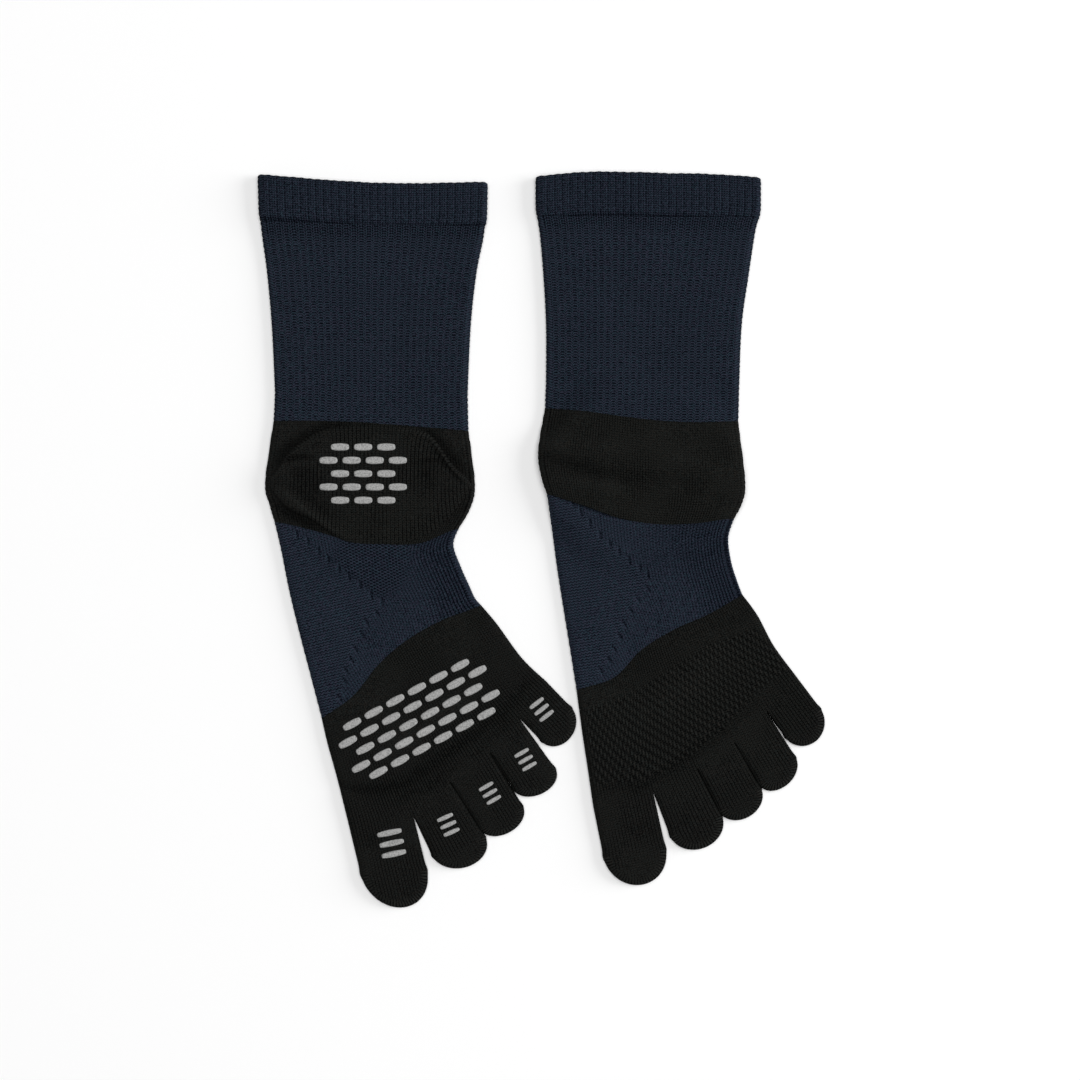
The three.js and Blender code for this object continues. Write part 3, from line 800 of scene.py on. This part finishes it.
# Columns lean further where they come out from the lower marks: from this x to that one, and below this y.
LEANING = {"sole_up": (-40, -72, -20), "instep_up": (66, 34, -16)}


def arch_finish():
    finish = Finish("navy plain knit")
    u, v = finish.uv("Knit")
    # Before the marks, the stitches still run straight down from the leg.
    before_u, before_v = finish.uv("Leg knit")
    off, leg = stitches(before_u, before_v, BEFORE_COURSE, 0.42)
    rows = 0.31 + leg * 0.50 - off * 0.06
    # Beyond them, its columns follow the foot, and grooves part them on the outer side.
    u = u * ARCH_FINENESS
    off, leg = stitches(u, v, ARCH_COURSE, 0.45)
    slant = (u + v / ARCH_COURSE).wave()
    outer = finish.attribute("Outer")
    columns = 0.47 + leg * 0.20 + slant * 0.11 - off.rise(0.35, 0.95) * (0.20 + outer * 0.17) - outer * 0.07
    # Small holes let air through there, in staggered rows.
    x, y = (place / MM for place in finish.split(finish.node("TexCoord", output=3)))
    from_hole = (x * 0.385 - y * 0.778).from_middle() ** 2 + (x * 0.450 + y * 0.860).from_middle() ** 2
    airy = finish.attribute("Airy")
    columns = columns * (1 - airy) + (0.56 + leg * 0.06) * (1 - from_hole.rise(0.16, 0.05) * 0.85) * airy
    beyond = finish.attribute("Beyond marks").rise(-0.8, 0.8)
    yarn = rows * (1 - beyond) + columns * beyond
    # The marks themselves, each a slit with a raised lip on its left.
    aside, ahead = finish.uv("Marks")
    slit = ((aside / 0.62) ** 2 + (ahead / 1.8) ** 2).rise(1.9, 0.0)
    lip = (((aside + 1.0) / 0.9) ** 2 + (ahead / 1.9) ** 2).rise(1.6, 0.2)
    # Painted shade darkens the creases, and painted light brightens the ridges.
    yarn = yarn * (1 - slit * 0.52) + lip * 0.12 + finish.attribute("Crease shading") * 0.13
    return navy(finish, yarn, 0.00045)


def map_marks(mesh, sock, x, y):
    """Maps each face from the mark nearest to it, across and along that mark, and in the cloth before the
    marks. Then leans the columns beyond them."""
    corner, size = read(mesh.loops, "vertex_index", kind=int), read(mesh.polygons, "loop_total", kind=int)
    x, y = x[corner], y[corner]
    face = np.repeat(np.arange(len(size)), size)
    centre_x, centre_y = (np.bincount(face, k) / size for k in (x, y))
    mark_x, mark_y = np.array(MARKS[sock]).T
    nearest = np.argmin(np.hypot(centre_x[:, None] - mark_x, centre_y[:, None] - mark_y), axis=1)[face]
    tilt = np.where(nearest > TURN_MARK, MARK_TILTS[1], MARK_TILTS[0])
    from_x, from_y = x - mark_x[nearest], y - mark_y[nearest]
    aside = from_x * np.cos(tilt) + from_y * np.sin(tilt)
    ahead = from_y * np.cos(tilt) - from_x * np.sin(tilt)
    set_map(mesh, "Marks", (aside, ahead))
    turn = BEFORE_TURN[sock]
    sideways = x * math.cos(turn) + y * math.sin(turn)
    set_map(mesh, "Leg knit", (sideways / BEFORE_WALE, x * math.sin(turn) - y * math.cos(turn)))
    u, v = read(mesh.uv_layers["Knit"].uv, "vector", 2)
    right, left, top = LEANING[sock]
    set_map(mesh, "Knit", (u + 0.36 * np.minimum(0, y - top) * smooth(right, left, x), v))


ARCH_FINISH = arch_finish()
ARCHES = (("sole_up", 8, (0.136, 0.0515), WALE), ("instep_up", 9, (0.140, 0.0535), 1.21))
for sock, seed, flat, wale in ARCHES:
    shaping = soft_shaping(sock, seed, ARCH_CREASES[sock], PLAIN_HUMP)
    mesh = pressed_tube(ARCH_LINES[sock], PLAIN_RING, 84, shaping, wale=wale)
    arch = cloth(f"{sock}_arch_cloth", [mesh], ARCH_FINISH)
    paint_fold_highlights(arch)
    x, y, z = paint_crease_shading(arch, ARCH_CREASES[sock])[:3]
    away, side = near_route(x, y, MARKS[sock])[::2]
    paint(arch, "Beyond marks", away * side)
    well_beyond = smooth(0, 1.5, away * side)
    (centre_x, centre_y), (wide, high), strength = AIRY[sock]
    airy = smooth(1.25, 0.7, np.hypot((x - centre_x) / wide, (y - centre_y) / high))
    paint(arch, "Airy", strength * airy * well_beyond)
    within_fold = smooth(0.65, 0.97, z / ARCH_HEIGHT)
    paint(arch, "Outer", smooth(*GROOVED[sock], x + 0.5 * y) * well_beyond * within_fold)
    map_marks(arch.data, sock, x, y)
    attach(arch, "root")
    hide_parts(f"{sock}_arch")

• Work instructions
Return the whole listing exactly, with every line included.

• Result of the task
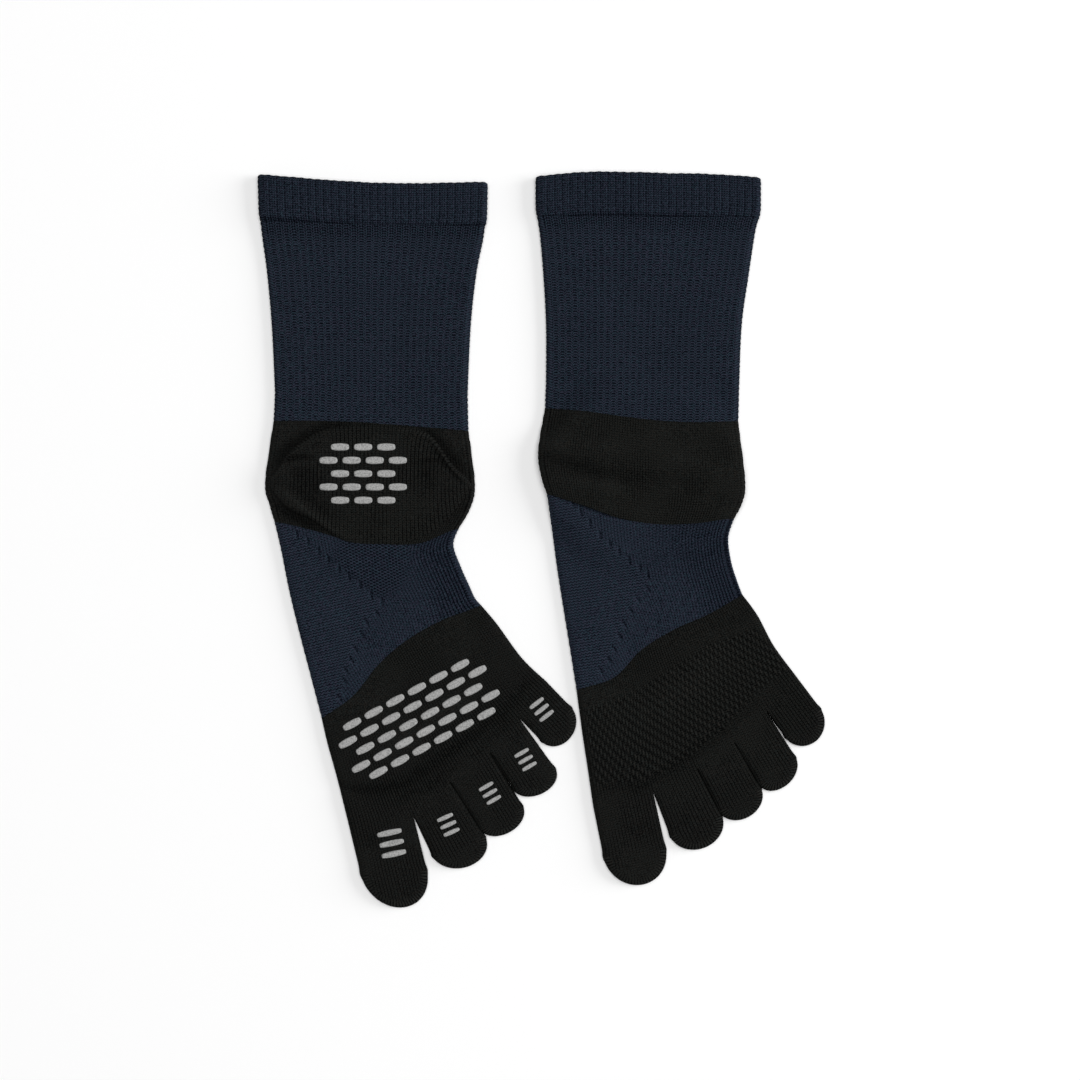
The three.js and Blender code for this object continues. Write part 3, from line 800 of scene.py on. This part finishes it.
# Columns lean further where they come out from the lower marks: from this x to that one, and below this y.
LEANING = {"sole_up": (-40, -72, -20), "instep_up": (66, 34, -16)}


def arch_finish():
    finish = Finish("navy plain knit")
    u, v = finish.uv("Knit")
    # Before the marks, the stitches still run straight down from the leg.
    before_u, before_v = finish.uv("Leg knit")
    off, leg = stitches(before_u, before_v, BEFORE_COURSE, 0.42)
    rows = 0.31 + leg * 0.50 - off * 0.06
    # Beyond them, its columns follow the foot, and grooves part them on the outer side.
    u = u * ARCH_FINENESS
    off, leg = stitches(u, v, ARCH_COURSE, 0.45)
    slant = (u + v / ARCH_COURSE).wave()
    outer = finish.attribute("Outer")
    columns = 0.47 + leg * 0.20 + slant * 0.11 - off.rise(0.35, 0.95) * (0.20 + outer * 0.17) - outer * 0.07
    # Small holes let air through there, in staggered rows.
    x, y = (place / MM for place in finish.split(finish.node("TexCoord", output=3)))
    from_hole = (x * 0.385 - y * 0.778).from_middle() ** 2 + (x * 0.450 + y * 0.860).from_middle() ** 2
    airy = finish.attribute("Airy")
    columns = columns * (1 - airy) + (0.56 + leg * 0.06) * (1 - from_hole.rise(0.16, 0.05) * 0.85) * airy
    beyond = finish.attribute("Beyond marks").rise(-0.8, 0.8)
    yarn = rows * (1 - beyond) + columns * beyond
    # The marks themselves, each a slit with a raised lip on its left.
    aside, ahead = finish.uv("Marks")
    slit = ((aside / 0.62) ** 2 + (ahead / 1.8) ** 2).rise(1.9, 0.0)
    lip = (((aside + 1.0) / 0.9) ** 2 + (ahead / 1.9) ** 2).rise(1.6, 0.2)
    # Painted shade darkens the creases, and painted light brightens the ridges.
    yarn = yarn * (1 - slit * 0.52) + lip * 0.12 + finish.attribute("Crease shading") * 0.13
    return navy(finish, yarn, 0.00045)


def map_marks(mesh, sock, x, y):
    """Maps each face from the mark nearest to it, across and along that mark, and in the cloth before the
    marks. Then leans the columns beyond them."""
    corner, size = read(mesh.loops, "vertex_index", kind=int), read(mesh.polygons, "loop_total", kind=int)
    x, y = x[corner], y[corner]
    face = np.repeat(np.arange(len(size)), size)
    centre_x, centre_y = (np.bincount(face, k) / size for k in (x, y))
    mark_x, mark_y = np.array(MARKS[sock]).T
    nearest = np.argmin(np.hypot(centre_x[:, None] - mark_x, centre_y[:, None] - mark_y), axis=1)[face]
    tilt = np.where(nearest > TURN_MARK, MARK_TILTS[1], MARK_TILTS[0])
    from_x, from_y = x - mark_x[nearest], y - mark_y[nearest]
    aside = from_x * np.cos(tilt) + from_y * np.sin(tilt)
    ahead = from_y * np.cos(tilt) - from_x * np.sin(tilt)
    set_map(mesh, "Marks", (aside, ahead))
    turn = BEFORE_TURN[sock]
    sideways = x * math.cos(turn) + y * math.sin(turn)
    set_map(mesh, "Leg knit", (sideways / BEFORE_WALE, x * math.sin(turn) - y * math.cos(turn)))
    u, v = read(mesh.uv_layers["Knit"].uv, "vector", 2)
    right, left, top = LEANING[sock]
    set_map(mesh, "Knit", (u + 0.36 * np.minimum(0, y - top) * smooth(right, left, x), v))


ARCH_FINISH = arch_finish()
ARCHES = (("sole_up", 8, (0.136, 0.0515), WALE), ("instep_up", 9, (0.140, 0.0535), 1.21))
for sock, seed, flat, wale in ARCHES:
    shaping = soft_shaping(sock, seed, ARCH_CREASES[sock], PLAIN_HUMP)
    mesh = pressed_tube(ARCH_LINES[sock], PLAIN_RING, 84, shaping, wale=wale)
    arch = cloth(f"{sock}_arch_cloth", [mesh], ARCH_FINISH)
    paint_fold_highlights(arch)
    x, y, z = paint_crease_shading(arch, ARCH_CREASES[sock])[:3]
    away, side = near_route(x, y, MARKS[sock])[::2]
    paint(arch, "Beyond marks", away * side)
    well_beyond = smooth(0, 1.5, away * side)
    (centre_x, centre_y), (wide, high), strength = AIRY[sock]
    airy = smooth(1.25, 0.7, np.hypot((x - centre_x) / wide, (y - centre_y) / high))
    paint(arch, "Airy", strength * airy * well_beyond)
    within_fold = smooth(0.65, 0.97, z / ARCH_HEIGHT)
    paint(arch, "Outer", smooth(*GROOVED[sock], x + 0.5 * y) * well_beyond * within_fold)
    map_marks(arch.data, sock, x, y)
    attach(arch, "root")
    hide_parts(f"{sock}_arch")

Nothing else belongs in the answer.